• [Instructions to follow]
Pull out every line below that holds the word "model".
* * * * *
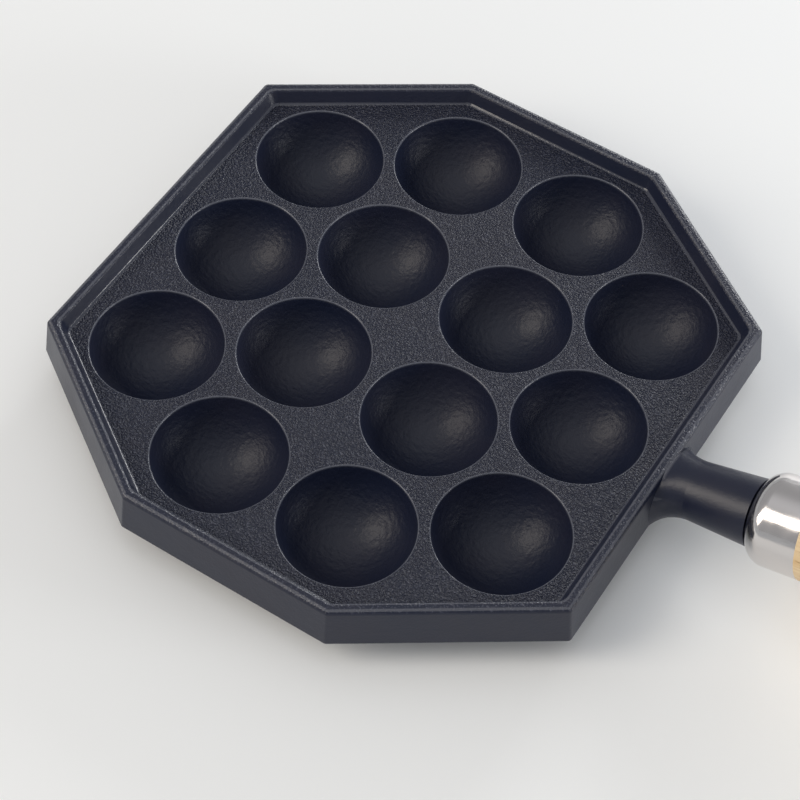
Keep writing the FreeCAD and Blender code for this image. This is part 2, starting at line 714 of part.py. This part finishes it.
def make_flat_washer():
    """The flat washer that spreads the nut's pull over the end grain."""
    body = new_body("flat_washer")
    outer = "(Sizes.washer_diameter / 2)"
    thickness = "Sizes.washer_thickness"
    spin(body, "washer", [
        ("0", BORE_RADIUS), ("0", outer), (thickness, outer), (thickness, BORE_RADIUS),
    ])
    place_on_handle(body, GRIP_END)
    return body


def make_spring_washer():
    """The split washer that keeps the rod tight as the wood shrinks, drawn pressed flat."""
    body = new_body("spring_washer")
    outer = "(Sizes.spring_washer_diameter / 2)"
    thickness = "Sizes.spring_washer_thickness"
    spin(body, "split_ring", [
        ("0", BORE_RADIUS), ("0", outer), (thickness, outer), (thickness, BORE_RADIUS),
    ])
    sketch = new_sketch(body, "split_outline", "XY_Plane")
    split = "Sizes.spring_washer_split"
    lean = f"({thickness} / 2)"
    draw_outline(sketch, [
        ("0", "0"), ("0", split), (thickness, f"{split} + {lean}"), (thickness, lean),
    ])
    cut = body.newObject("PartDesign::Pocket", "split")
    cut.Profile = sketch
    cut.Reversed = True
    bind(cut, Length="Sizes.spring_washer_diameter")
    body.Tip = cut
    doc.recompute()
    place_on_handle(body, f"({GRIP_END} + Sizes.washer_thickness)")
    return body


def make_eye_nut():
    """The nut on the rod's end: a round collar, and a flat tang with the eye for the ring."""
    body = new_body("eye_nut")
    collar = "(Sizes.nut_collar_diameter / 2)"
    length = "Sizes.nut_collar_length"
    half = "(Sizes.eye_width / 2)"
    eye_x = f"({length} + {half})"
    spin(body, "collar", [("0", "0"), ("0", collar), (length, collar), (length, "0")])
    finish_edges(
        body, "Chamfer", "collar_edges",
        lambda edge: is_ring(edge, 0, number(collar)) or is_ring(edge, number(length), number(collar)),
        Size="Sizes.nut_edge_break",
    )
    sketch = new_sketch(body, "tang_outline", "XZ_Plane")
    radius, middle = number(half), number(eye_x)
    root = number(f"{length} / 2")
    circle = Part.Circle(Vector(middle, 0, 0), Vector(0, 0, 1), radius)
    arc = sketch.addGeometry(Part.ArcOfCircle(circle, -math.pi / 2, math.pi / 2))
    ends = [Vector(middle, radius, 0), Vector(root, radius, 0), Vector(root, -radius, 0),
            Vector(middle, -radius, 0)]
    top, back, low = [
        sketch.addGeometry(Part.LineSegment(a, b)) for a, b in zip(ends, ends[1:])
    ]
    sketch.addConstraint([
        Sketcher.Constraint("Tangent", arc, 2, top, 1),
        Sketcher.Constraint("Coincident", top, 2, back, 1),
        Sketcher.Constraint("Coincident", back, 2, low, 1),
        Sketcher.Constraint("Tangent", low, 2, arc, 1),
        Sketcher.Constraint("Horizontal", top),
        Sketcher.Constraint("Vertical", back),
        Sketcher.Constraint("PointOnObject", arc, 3, -1),
    ])
    held = [
        (Sketcher.Constraint("Radius", arc, radius), half),
        (Sketcher.Constraint("DistanceX", -1, 1, arc, 3, middle), eye_x),
        (Sketcher.Constraint("DistanceX", -1, 1, back, 1, root), f"{length} / 2"),
    ]
    for constraint, expression in held:
        index = sketch.addConstraint(constraint)
        sketch.setExpression(f"Constraints[{index}]", expression)
    tang = body.newObject("PartDesign::Pad", "tang")
    tang.Profile = sketch
    tang.Midplane = True
    bind(tang, Length="Sizes.eye_thickness")
    body.Tip = tang
    doc.recompute()
    eye = new_sketch(body, "eye_outline", "XZ_Plane")
    eye_radius = "(Sizes.ring_wire / 2 + Sizes.ring_clearance)"
    hole_circle = Part.Circle(Vector(middle, 0, 0), Vector(0, 0, 1), number(eye_radius))
    hole = eye.addGeometry(hole_circle)
    eye.addConstraint(Sketcher.Constraint("PointOnObject", hole, 3, -1))
    for constraint, expression in [
        (Sketcher.Constraint("Radius", hole, number(eye_radius)), eye_radius),
        (Sketcher.Constraint("DistanceX", -1, 1, hole, 3, middle), eye_x),
    ]:
        index = eye.addConstraint(constraint)
        eye.setExpression(f"Constraints[{index}]", expression)
    pocket = body.newObject("PartDesign::Pocket", "eye")
    pocket.Profile = eye
    pocket.Type = "ThroughAll"
    pocket.Midplane = True
    body.Tip = pocket
    doc.recompute()
    depth = "Sizes.nut_thread_depth"
    spin(body, "thread_hole", [
        ("0", "0"), ("0", THREAD_RADIUS), (depth, THREAD_RADIUS), (depth, "0"),
    ], groove=True)

    def is_eye_edge(edge):
        curve = edge.Curve
        return isinstance(curve, Part.Circle) and near(curve.Radius, number(eye_radius))

    finish_edges(body, "Fillet", "eye_lips", is_eye_edge, Radius="Sizes.nut_edge_break")
    place_on_handle(body, NUT_START)
    return body


def make_hanging_ring():
    """The wire ring, hanging straight down from the eye."""
    ring = doc.addObject("Part::Torus", "hanging_ring")
    ring.Label = "hanging_ring"
    ring.Placement = Placement(Vector(), Rotation(Vector(0, 1, 0), 90))
    bind(
        ring,
        Radius1="Sizes.ring_diameter / 2",
        Radius2="Sizes.ring_wire / 2",
        Placement__Base__x=f"{PAN_X} + {EYE_X}",
        Placement__Base__z=f"{EYE_Z} - Sizes.ring_diameter / 2",
    )
    return ring


def check_and_export(pieces):
    """Stop on anything that failed, then write one file for each piece."""
    doc.recompute()
    for item in doc.Objects:
        if "Invalid" in item.State or "Error" in item.State:
            raise RuntimeError(f"{item.Name} failed: {item.State}")
    for piece in pieces:
        shape = piece.Shape
        if shape.isNull() or not shape.isValid() or len(shape.Solids) != 1:
            raise RuntimeError(f"{piece.Label} is not one valid solid")
    os.makedirs("parts", exist_ok=True)
    for piece in pieces:
        shape = piece.Shape
        shape.exportStep(f"parts/{piece.Label}.step")
        box = shape.BoundBox
        print(
            f"{piece.Label}: {shape.Volume / 1000:.2f} cm3,"
            f" x {box.XMin:.2f} to {box.XMax:.2f},"
            f" y {box.YMin:.2f} to {box.YMax:.2f},"
            f" z {box.ZMin:.2f} to {box.ZMax:.2f}"
        )


check_and_export([
    make_pan_casting(),
    make_ferrule(),
    make_wooden_grip(),
    make_tie_rod(),
    make_flat_washer(),
    make_spring_washer(),
    make_eye_nut(),
    make_hanging_ring(),
])
print(f"eye of the hanging ring: x {number(f'{PAN_X} + {EYE_X}'):.3f}, z {number(EYE_Z):.3f}")
print(f"pan centre: x {number(PAN_X):.3f}, plate top: z {number(PLATE_Z):.3f}")
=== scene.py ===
# %% [markdown]
# # A cast-iron takoyaki pan, dressed for its portrait
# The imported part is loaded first, as a fixed frame in metres. Everything below is placed from it:
# the pan stands on Z = 0, its handle runs along +X, and +Z is up. Nothing else is read from disk.

# %% Load the frame
import json
import math

import bpy
import numpy as np
from mathutils import Matrix, Vector

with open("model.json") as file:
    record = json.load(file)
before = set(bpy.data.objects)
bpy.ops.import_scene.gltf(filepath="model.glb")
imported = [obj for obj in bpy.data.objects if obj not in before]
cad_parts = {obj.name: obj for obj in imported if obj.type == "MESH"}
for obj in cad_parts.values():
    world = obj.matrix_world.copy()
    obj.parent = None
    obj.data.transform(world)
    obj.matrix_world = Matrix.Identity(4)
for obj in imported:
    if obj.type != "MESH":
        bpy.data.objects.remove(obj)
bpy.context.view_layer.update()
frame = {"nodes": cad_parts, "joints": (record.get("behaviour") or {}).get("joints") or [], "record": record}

MM = 0.001

# %% [markdown]
# ## Places read from the frame
# The record states the hinge of the hanging ring and the openings that have to stay free. The
# openings of the cups give the middle of every cup, and the tray's gives the level of the plate.
# Four more places on the casting, which the patterns need, are no fields of the record and are
# named here: the cups' radius, the level of the rim, the side with the handle, and its slope.

# %% Read the pan's own places
TRAY_CLEARANCE = 0.1 * MM
openings = {row["name"]: row["box_m"] for row in frame["record"]["physics"]["openings"]}
cup_boxes = np.array([box for name, box in openings.items() if "_cup_" in name])
cup_centres = cup_boxes[:, :, :2].mean(axis=1)
pan_x = float(cup_centres[:, 0].mean())
tray_low = openings["tray"][0]
PLATE_Z = tray_low[2] - TRAY_CLEARANCE
pan_middle = Vector((pan_x, 0.0, PLATE_Z))
eye = Vector(frame["joints"][0]["pos_m"])

CUP_RADIUS = 20.0 * MM
RIM_Z = PLATE_Z + 4.7 * MM
HANDLE_SIDE_X = pan_x + 89.2 * MM
HANDLE_RISE = math.radians(13.4)
print("cups:", len(cup_centres))
print("pan centre x:", round(pan_x / MM, 2), "plate z:", round(PLATE_Z / MM, 2))

# %% [markdown]
# ## Small helpers for colour and nodes
# Blender's sockets want linear light, while a colour picker gives sRGB hex, so one function turns
# one into the other. Another adds any node with its settings and links, which keeps each material
# below down to what it says about the real surface. A Mix node lists its sockets for numbers,
# vectors and colours one after another under the same names, so its colour sockets go by number.

# %% Colours and nodes
MIX_FACTOR, MIX_FIRST, MIX_SECOND, MIX_COLOUR = 0, 6, 7, 2


def linear(hex_code):
    """sRGB hex to linear RGBA: v / 12.92 up to 0.04045, else ((v + 0.055) / 1.055) ** 2.4."""
    parts = np.array([int(hex_code[i:i + 2], 16) / 255 for i in (1, 3, 5)])
    low = parts / 12.92
    high = ((parts + 0.055) / 1.055) ** 2.4
    return (*np.where(parts <= 0.04045, low, high).tolist(), 1.0)


def add(tree, kind, inputs, output=0, **settings):
    """Add one node and give back one of its outputs.

    An input that is another node's output becomes a link, and any other is the socket's value.
    """
    node = tree.nodes.new(kind)
    for name, value in settings.items():
        setattr(node, name, value)
    for name, value in inputs.items():
        if isinstance(value, bpy.types.NodeSocket):
            tree.links.new(value, node.inputs[name])
        else:
            node.inputs[name].default_value = value
    return node.outputs[output]


def new_material(name, **surface):
    """A material with one Principled shader, whose plain values are set on its own sockets."""
    material = bpy.data.materials.new(name)
    material.use_nodes = True
    tree = material.node_tree
    shader = tree.nodes["Principled BSDF"]
    for socket, value in surface.items():
        shader.inputs[socket.replace("_", " ")].default_value = value
    return material, tree, shader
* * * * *
• [Exercise response]
with open("model.json") as file:
bpy.ops.import_scene.gltf(filepath="model.glb")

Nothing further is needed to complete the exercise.